Print the lines of the data, starting with the first, up to and including the line where "HOOP_Z = -(LOOP_HEIGHT" appears.

-- SUPPLIED DATA start --

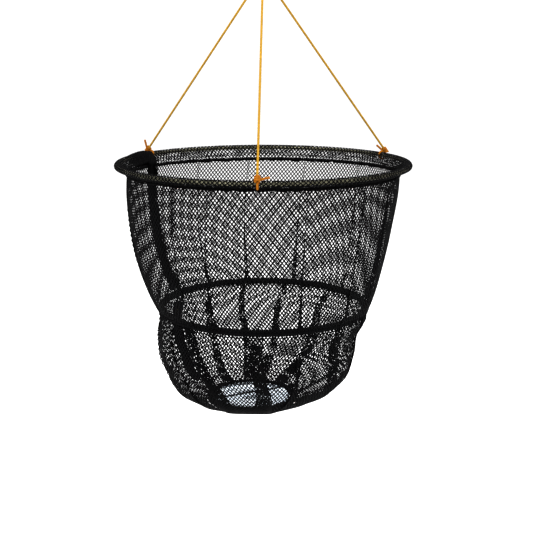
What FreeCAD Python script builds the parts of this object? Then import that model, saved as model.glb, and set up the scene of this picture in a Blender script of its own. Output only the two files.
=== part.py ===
import FreeCAD, Part
import math
import os

# Folding crab trap, hung open from its bridle. Millimetres, +Z up.
# Shapes are built with the top hoop's plane at height 0, then moved so that the
# bearing point of the hanging loop is the origin and everything is below it.
V = FreeCAD.Vector
UP = V(0, 0, 1)
AXIS = V(0, 0, 0)

# Bridle: three legs from an apex knot to the top hoop, and a loop above
CORD_R = 1.1
BRIDLE_RISE = 188.0             # top hoop's plane up to the middle of the apex knot
APEX_WRAPS = 4
APEX_WRAP_R = 3.6
APEX_PITCH = 2.2
APEX_HALF = (APEX_WRAPS - 1) * APEX_PITCH / 2.0 + CORD_R
LOOP_HEIGHT = 17.0              # apex knot's top up to the bearing point
LOOP_EYE_R = 4.4                # inside radius of the loop where a line bears
LEG_START_R = 2.6               # each leg leaves the apex knot this far off the axis
LEG_START_DROP = 0.9            # and this far under it, clear of the tilted end's edge
HOOP_Z = -(LOOP_HEIGHT + APEX_HALF + BRIDLE_RISE)

# Ties of the legs on the top hoop
TIE_AZIMUTHS = {"front": -1.8, "left": -123.5, "right": 119.5}
TIE_WRAPS = 3
TIE_WRAP_R = 2.0
TIE_PITCH = 1.9
TIE_HALF = (TIE_WRAPS - 1) * TIE_PITCH / 2.0 + CORD_R
TIE_OUT = 4.2                   # tie's middle, outwards of the hoop wire
TIE_UP = 5.2                    # tie's middle, above the hoop wire
TIE_GAP = 0.3                   # between the loop and the netting that it goes round
TIE_HOLE_R = 2.5                # opened mesh that the loop goes through
TIE_HOLE_OUT = 4.4              # that mesh's middle, from the hoop wire's
TAIL_LENGTH = 10.5
TAIL_DIRECTIONS = {"front": V(1, 0, 0.12), "left": V(-0.3, -0.2, 1), "right": V(-1, 0.6, 0.55)}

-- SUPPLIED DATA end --

◆ **EXERCISE RESPONSE**:
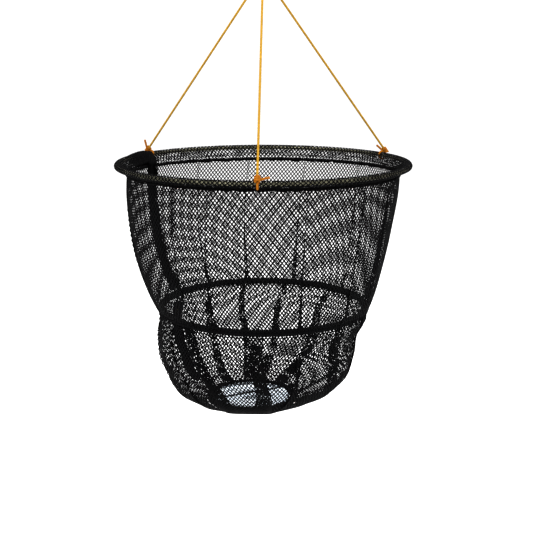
What FreeCAD Python script builds the parts of this object? Then import that model, saved as model.glb, and set up the scene of this picture in a Blender script of its own. Output only the two files.
=== part.py ===
import FreeCAD, Part
import math
import os

# Folding crab trap, hung open from its bridle. Millimetres, +Z up.
# Shapes are built with the top hoop's plane at height 0, then moved so that the
# bearing point of the hanging loop is the origin and everything is below it.
V = FreeCAD.Vector
UP = V(0, 0, 1)
AXIS = V(0, 0, 0)

# Bridle: three legs from an apex knot to the top hoop, and a loop above
CORD_R = 1.1
BRIDLE_RISE = 188.0             # top hoop's plane up to the middle of the apex knot
APEX_WRAPS = 4
APEX_WRAP_R = 3.6
APEX_PITCH = 2.2
APEX_HALF = (APEX_WRAPS - 1) * APEX_PITCH / 2.0 + CORD_R
LOOP_HEIGHT = 17.0              # apex knot's top up to the bearing point
LOOP_EYE_R = 4.4                # inside radius of the loop where a line bears
LEG_START_R = 2.6               # each leg leaves the apex knot this far off the axis
LEG_START_DROP = 0.9            # and this far under it, clear of the tilted end's edge
HOOP_Z = -(LOOP_HEIGHT + APEX_HALF + BRIDLE_RISE)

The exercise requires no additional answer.